Size is of paramount importance when trying to sneak beers into a place they’re not meant to be snuck. Fortunately, Sixpoint makes these gorgeously sleek 12-ouncers. Resin is dank, piney, and perfect for slipping into your fanny pack pockets before you head into a music festival.

Sun King Hop Up Offa That Brett

From: Indianapolis, IN
Style: Belgian pale ale
Will be mistaken for: Artisanal kombucha made in Bed-Stuy

I mean, look at those freaking…cans. Or are they bottles? Actually, they’re called “Alumi-tek” and they’re currently being used by only two American craft breweries (Sun King and Oskar Blue’s). When you swig one as you walk through a boring-ass flea market with your girlfriend, other antiquing hipsters won’t even know you’re getting loaded on an incredible Belgian-style golden ale fermented with Brettanomyces. Your girlfriend might not notice either until you decide to buy a $400 reclaimed wood bench.

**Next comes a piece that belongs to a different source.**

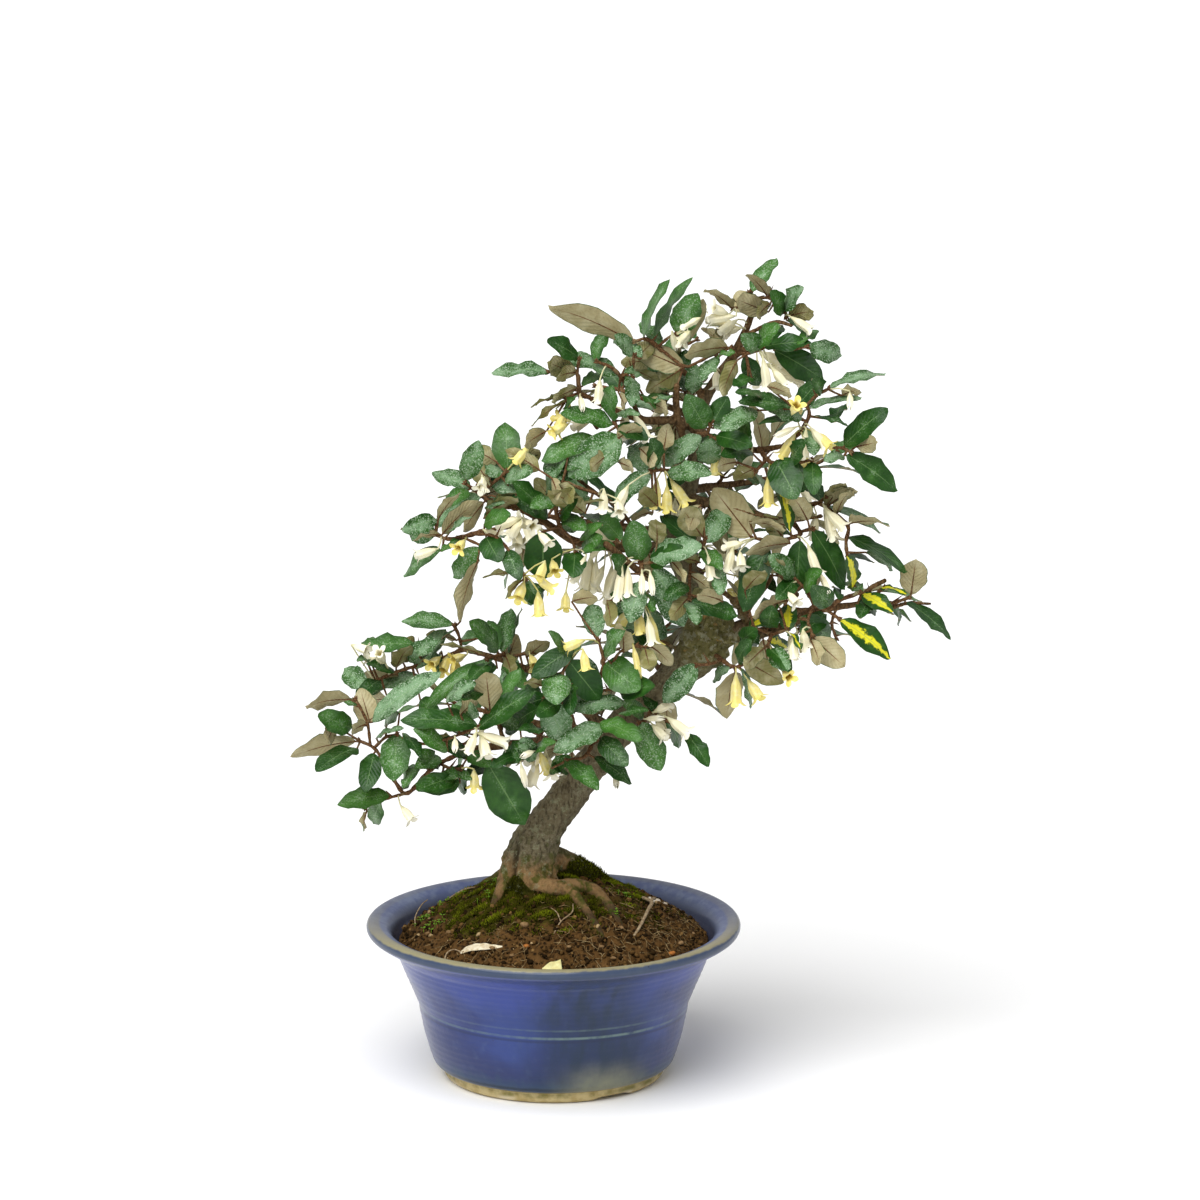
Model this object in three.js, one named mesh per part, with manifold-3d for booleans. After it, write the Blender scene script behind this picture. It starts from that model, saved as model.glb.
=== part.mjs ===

BONUS CIDER!  Virtue Red Streak

From: Fennville, MI
Style: Cider
Looks like: Apple juice

When you hang at the public dog run coolly sipping this cider from former Goose Island brewmaster Greg Hall, you’ll enjoy its crisp, tart alcoholic-ness a heckuva lot more than the apple juice it looks like. Actually…maybe it’s better to be known as a public drunk than an adult who publically drinks apple juice.

BONUS MEAD!  Redstone Sunshine Nectar

From: Boulder, CO
Style: Mead
Looks like: Some sort of “superfood”-packed drink

You might not even need to lie about this one. Of course ,you can drink mead in public—no one even knows it’s alcohol! But don’t worry—it is, in fact, a honey wine that’s quite boozy and totally delicious. And Sunshine Nectar is the rare mead available in cans, a quite approachable way to get into the oddball beverage. It’s an even more approachable way to get totally blotto on the sly while waiting for the bus to take you to Trader Joe’s.